5. Saving the best for last, we get Mommy, which was without a doubt the best movie I've seen since Birdman opened in early October. Mommy is perfectly representative of why films are my life's passion. 

I saw a movie at the 2012 Toronto International Film Festival called Laurence Anyways. Made by a 22-year old Quebecois filmmaker named Xavier Dolan, Laurence was a three hour film about a male high school teacher in 1980s Montreal deciding to start living as a woman. It was an absolute mess, way too long and with several scenes that just didn't work. But there were also three or four sequences that were completely brilliant, and all the more so for the fact that they were made by a 22-year old. I made sure to keep an eye out for Dolan's future work, and last year at Cannes, he won the Grand Jury Prize for his fifth film, Mommy, which proves every ounce of genius within him. 

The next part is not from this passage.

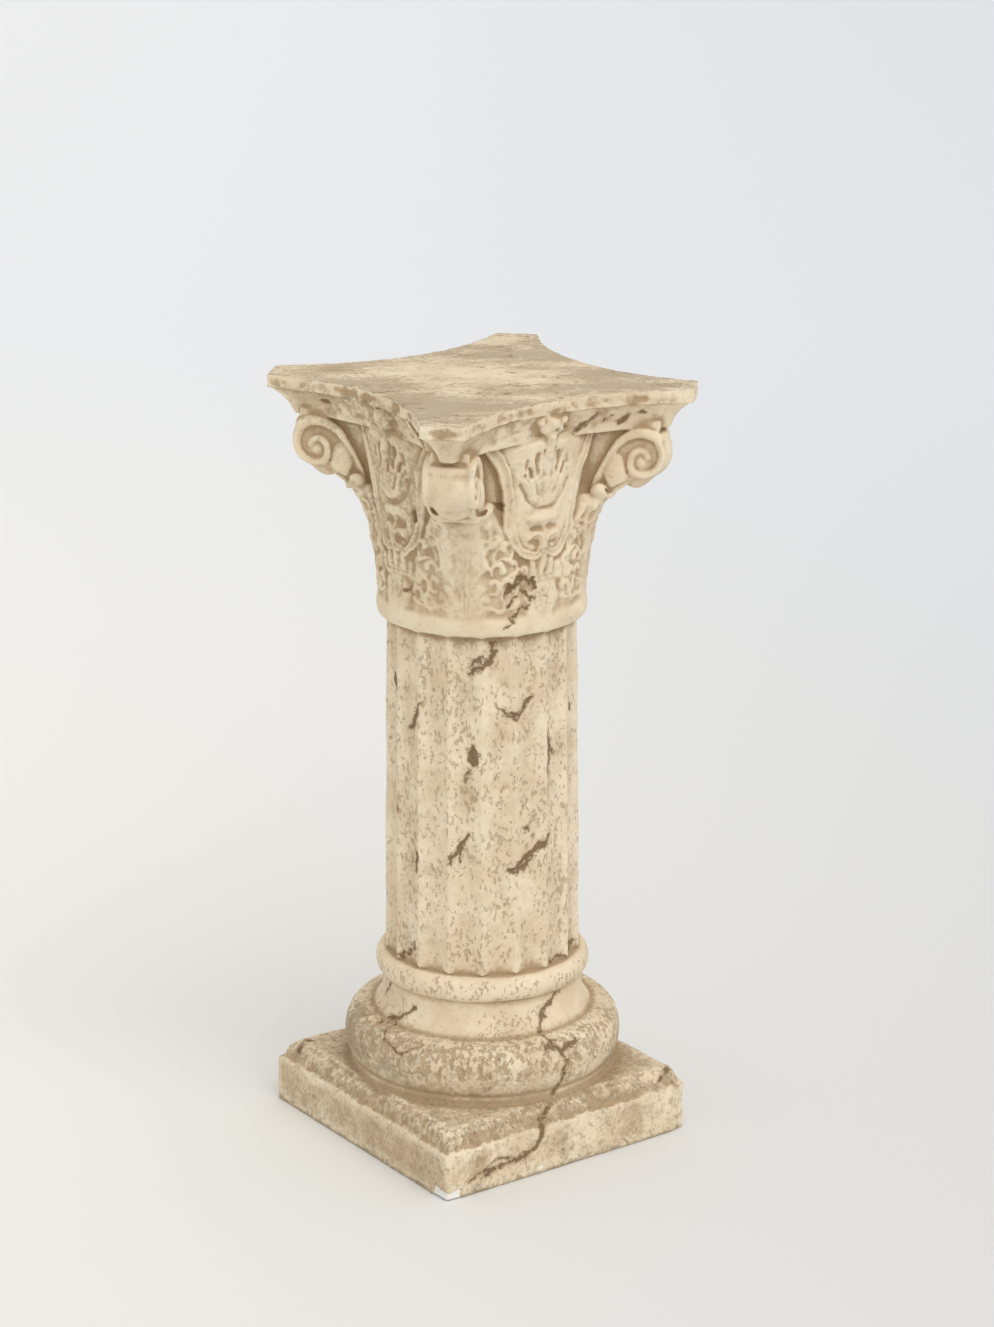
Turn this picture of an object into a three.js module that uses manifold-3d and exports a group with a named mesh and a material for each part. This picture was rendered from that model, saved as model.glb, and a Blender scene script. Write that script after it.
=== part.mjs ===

At the center of Mommy is a parent child relationship that simply doesn't function--a poor mother who can't handle her teenage son who's been kicked out of juvenile detention and is incapable of going a full hour without causing major trouble. But Mommy isn't the downer drama that it sounds like. Much of the film is played like black comedy, and the comedic drama is offset by several sequences that play like music videos, featuring long, wordless passages set to songs by Oasis, Counting Crows, and several others, where we see the status quos of the emotional journeys the characters are on. The film is daringly framed in a 1:1 aspect ratio (something I don't think I've ever seen a modern film do), which Dolan used to enhance the claustrophobia of emotions in the characters, to convey how trapped they are with each other. There's one bit where the frame expands to full 16:9, as the mother dreams about what life with a normal child might be like, and it's my single favorite film scene of 2014. When the movie finally concludes, it does so in a way that's quite sad, but the strength of the filmmaking plays it for pure triumph, and it works. Dolan is just 25 now, currently shooting his first Hollywood film with Jessica Chastain, Susan Sarandon, and Jon Snow. Watch out for him. He's brilliant.